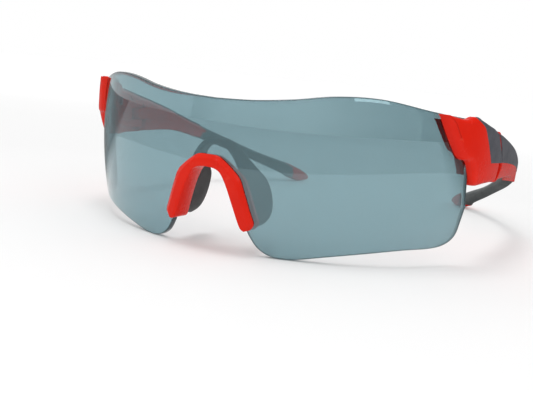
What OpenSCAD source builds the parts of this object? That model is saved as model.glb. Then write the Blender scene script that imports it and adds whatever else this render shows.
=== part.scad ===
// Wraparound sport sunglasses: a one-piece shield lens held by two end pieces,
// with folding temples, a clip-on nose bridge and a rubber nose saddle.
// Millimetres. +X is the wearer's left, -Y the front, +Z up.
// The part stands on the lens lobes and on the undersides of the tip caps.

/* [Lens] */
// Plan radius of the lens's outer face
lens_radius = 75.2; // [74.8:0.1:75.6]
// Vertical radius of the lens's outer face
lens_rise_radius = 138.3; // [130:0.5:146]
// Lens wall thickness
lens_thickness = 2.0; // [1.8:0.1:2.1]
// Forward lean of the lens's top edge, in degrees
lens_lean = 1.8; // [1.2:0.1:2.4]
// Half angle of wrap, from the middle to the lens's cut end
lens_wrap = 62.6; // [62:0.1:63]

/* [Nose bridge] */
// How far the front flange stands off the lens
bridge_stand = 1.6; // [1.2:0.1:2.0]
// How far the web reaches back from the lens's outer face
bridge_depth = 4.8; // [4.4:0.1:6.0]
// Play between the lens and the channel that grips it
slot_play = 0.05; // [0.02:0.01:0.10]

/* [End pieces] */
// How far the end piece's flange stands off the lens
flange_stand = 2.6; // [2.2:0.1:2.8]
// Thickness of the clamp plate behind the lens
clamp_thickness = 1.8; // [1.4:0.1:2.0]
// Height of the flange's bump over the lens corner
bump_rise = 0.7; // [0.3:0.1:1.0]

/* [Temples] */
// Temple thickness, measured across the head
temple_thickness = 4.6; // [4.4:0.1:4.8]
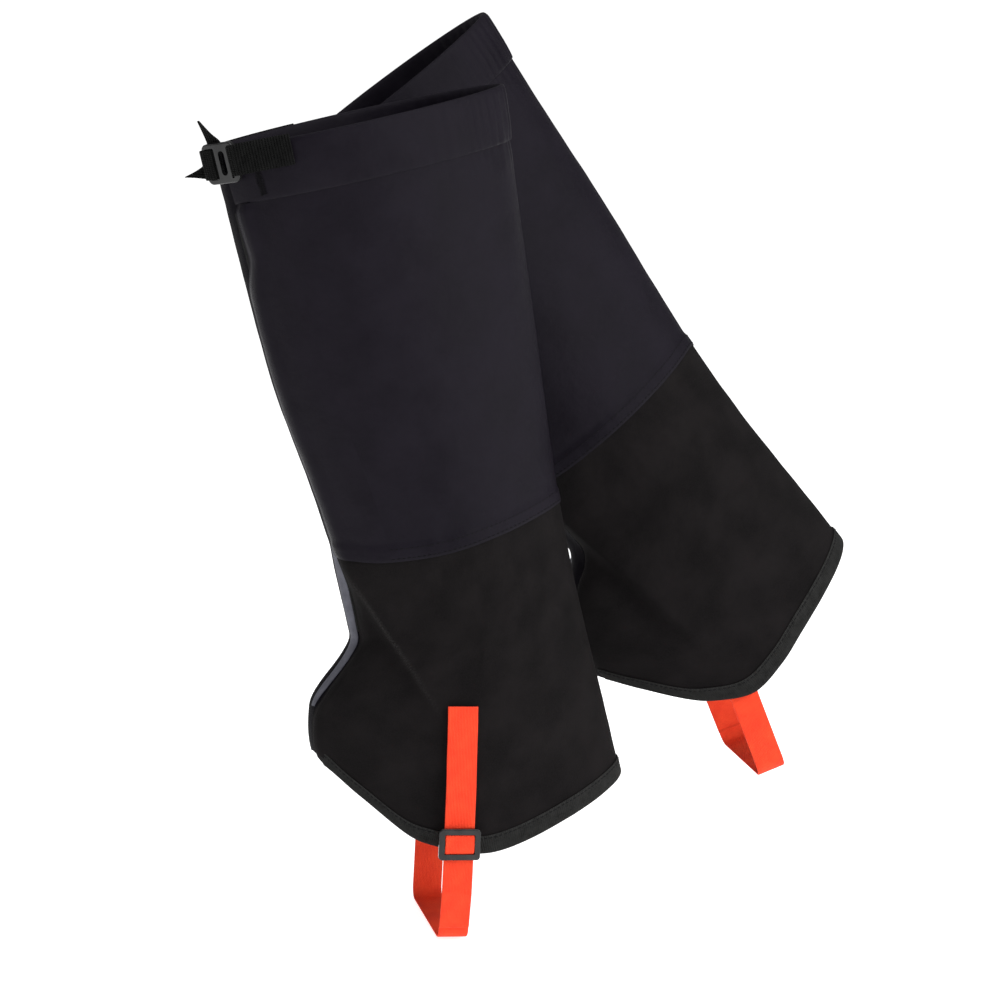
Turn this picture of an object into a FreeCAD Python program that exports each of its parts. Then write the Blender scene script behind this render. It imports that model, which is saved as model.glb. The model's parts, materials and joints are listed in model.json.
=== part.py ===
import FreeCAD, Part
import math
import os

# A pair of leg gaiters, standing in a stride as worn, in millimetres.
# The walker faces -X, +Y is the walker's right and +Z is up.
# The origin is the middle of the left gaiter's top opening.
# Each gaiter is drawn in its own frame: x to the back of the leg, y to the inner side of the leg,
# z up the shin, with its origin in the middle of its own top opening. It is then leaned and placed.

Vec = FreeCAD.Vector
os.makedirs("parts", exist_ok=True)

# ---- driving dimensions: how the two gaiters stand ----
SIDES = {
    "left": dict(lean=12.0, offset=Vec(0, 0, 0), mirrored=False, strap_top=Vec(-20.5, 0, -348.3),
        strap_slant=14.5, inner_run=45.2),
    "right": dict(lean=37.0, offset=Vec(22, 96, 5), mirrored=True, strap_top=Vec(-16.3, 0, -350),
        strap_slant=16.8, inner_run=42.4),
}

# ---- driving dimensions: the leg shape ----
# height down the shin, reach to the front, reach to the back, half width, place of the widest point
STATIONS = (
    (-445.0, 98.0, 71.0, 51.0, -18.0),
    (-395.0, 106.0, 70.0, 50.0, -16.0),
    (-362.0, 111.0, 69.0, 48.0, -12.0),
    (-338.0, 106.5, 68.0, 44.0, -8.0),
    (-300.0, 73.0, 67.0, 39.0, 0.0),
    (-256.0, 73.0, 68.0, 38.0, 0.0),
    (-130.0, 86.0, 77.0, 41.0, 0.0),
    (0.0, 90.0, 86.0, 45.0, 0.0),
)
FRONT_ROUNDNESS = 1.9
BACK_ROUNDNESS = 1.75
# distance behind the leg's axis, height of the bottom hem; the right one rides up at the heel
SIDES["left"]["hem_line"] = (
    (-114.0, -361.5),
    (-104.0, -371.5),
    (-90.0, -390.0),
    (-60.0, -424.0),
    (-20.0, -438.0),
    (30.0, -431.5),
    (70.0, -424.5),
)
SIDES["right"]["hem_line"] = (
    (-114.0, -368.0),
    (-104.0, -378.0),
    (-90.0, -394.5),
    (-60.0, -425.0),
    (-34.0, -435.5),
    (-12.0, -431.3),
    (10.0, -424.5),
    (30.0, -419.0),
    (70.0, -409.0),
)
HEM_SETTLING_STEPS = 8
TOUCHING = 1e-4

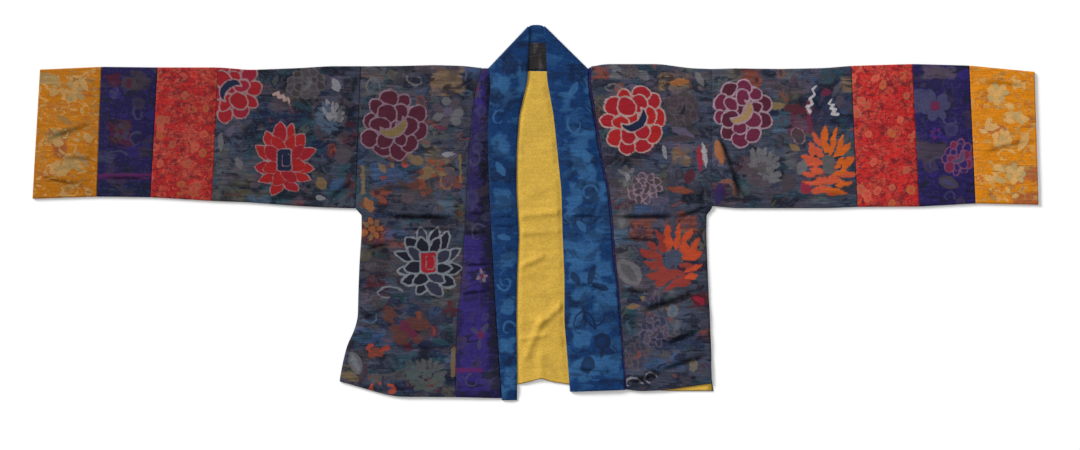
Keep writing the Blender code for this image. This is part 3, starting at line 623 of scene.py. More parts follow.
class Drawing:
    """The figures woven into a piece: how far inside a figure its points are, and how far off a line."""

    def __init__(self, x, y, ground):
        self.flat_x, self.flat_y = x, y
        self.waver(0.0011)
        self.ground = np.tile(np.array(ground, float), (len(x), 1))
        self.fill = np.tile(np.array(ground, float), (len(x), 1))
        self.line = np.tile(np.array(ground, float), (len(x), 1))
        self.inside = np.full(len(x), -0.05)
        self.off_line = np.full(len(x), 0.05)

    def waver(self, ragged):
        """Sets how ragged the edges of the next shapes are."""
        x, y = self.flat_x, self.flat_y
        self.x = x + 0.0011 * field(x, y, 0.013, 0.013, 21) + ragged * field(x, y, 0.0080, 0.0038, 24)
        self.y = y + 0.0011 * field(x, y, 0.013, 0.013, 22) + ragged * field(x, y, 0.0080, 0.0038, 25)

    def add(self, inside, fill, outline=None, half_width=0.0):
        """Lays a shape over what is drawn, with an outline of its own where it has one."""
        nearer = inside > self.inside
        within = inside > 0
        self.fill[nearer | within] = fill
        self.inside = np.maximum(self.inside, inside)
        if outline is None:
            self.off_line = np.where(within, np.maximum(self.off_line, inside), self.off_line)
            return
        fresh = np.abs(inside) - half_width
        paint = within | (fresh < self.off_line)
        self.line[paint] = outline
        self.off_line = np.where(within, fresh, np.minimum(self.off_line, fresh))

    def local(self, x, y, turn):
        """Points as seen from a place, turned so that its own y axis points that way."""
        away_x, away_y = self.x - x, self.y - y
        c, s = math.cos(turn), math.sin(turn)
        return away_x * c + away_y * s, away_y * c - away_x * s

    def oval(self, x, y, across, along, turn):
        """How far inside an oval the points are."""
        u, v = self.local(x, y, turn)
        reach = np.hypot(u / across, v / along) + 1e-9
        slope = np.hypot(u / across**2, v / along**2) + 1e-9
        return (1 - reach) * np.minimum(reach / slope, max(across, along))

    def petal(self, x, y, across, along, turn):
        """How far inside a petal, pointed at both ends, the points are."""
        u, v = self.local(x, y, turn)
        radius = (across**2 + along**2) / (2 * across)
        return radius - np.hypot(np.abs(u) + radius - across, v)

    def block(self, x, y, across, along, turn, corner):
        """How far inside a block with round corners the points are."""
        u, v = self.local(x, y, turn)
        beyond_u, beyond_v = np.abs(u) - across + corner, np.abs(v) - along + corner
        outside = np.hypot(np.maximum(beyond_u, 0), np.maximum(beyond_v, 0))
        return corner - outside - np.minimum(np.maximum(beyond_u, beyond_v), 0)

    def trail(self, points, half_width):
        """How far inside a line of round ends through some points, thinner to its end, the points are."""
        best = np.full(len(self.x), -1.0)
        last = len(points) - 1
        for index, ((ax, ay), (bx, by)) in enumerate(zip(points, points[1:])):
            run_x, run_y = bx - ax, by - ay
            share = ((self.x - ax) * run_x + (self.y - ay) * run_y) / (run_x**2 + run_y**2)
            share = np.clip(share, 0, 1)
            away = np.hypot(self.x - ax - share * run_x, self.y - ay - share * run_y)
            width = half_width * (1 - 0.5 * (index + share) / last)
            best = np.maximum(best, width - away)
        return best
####
#### TASK TO COMPLETE:
Write out the listing's lines exactly, from its first line through the line that contains "the tip caps.", and stop there.

#### REPLY:
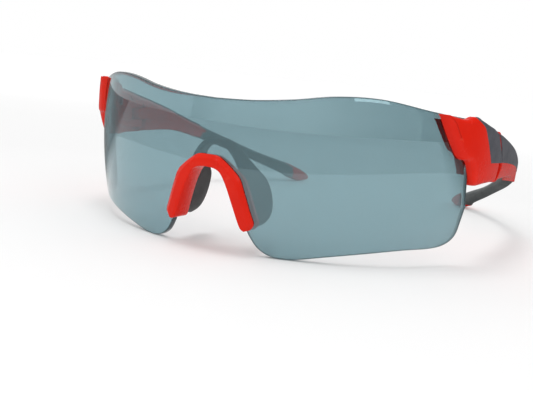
What OpenSCAD source builds the parts of this object? That model is saved as model.glb. Then write the Blender scene script that imports it and adds whatever else this render shows.
=== part.scad ===
// Wraparound sport sunglasses: a one-piece shield lens held by two end pieces,
// with folding temples, a clip-on nose bridge and a rubber nose saddle.
// Millimetres. +X is the wearer's left, -Y the front, +Z up.
// The part stands on the lens lobes and on the undersides of the tip caps.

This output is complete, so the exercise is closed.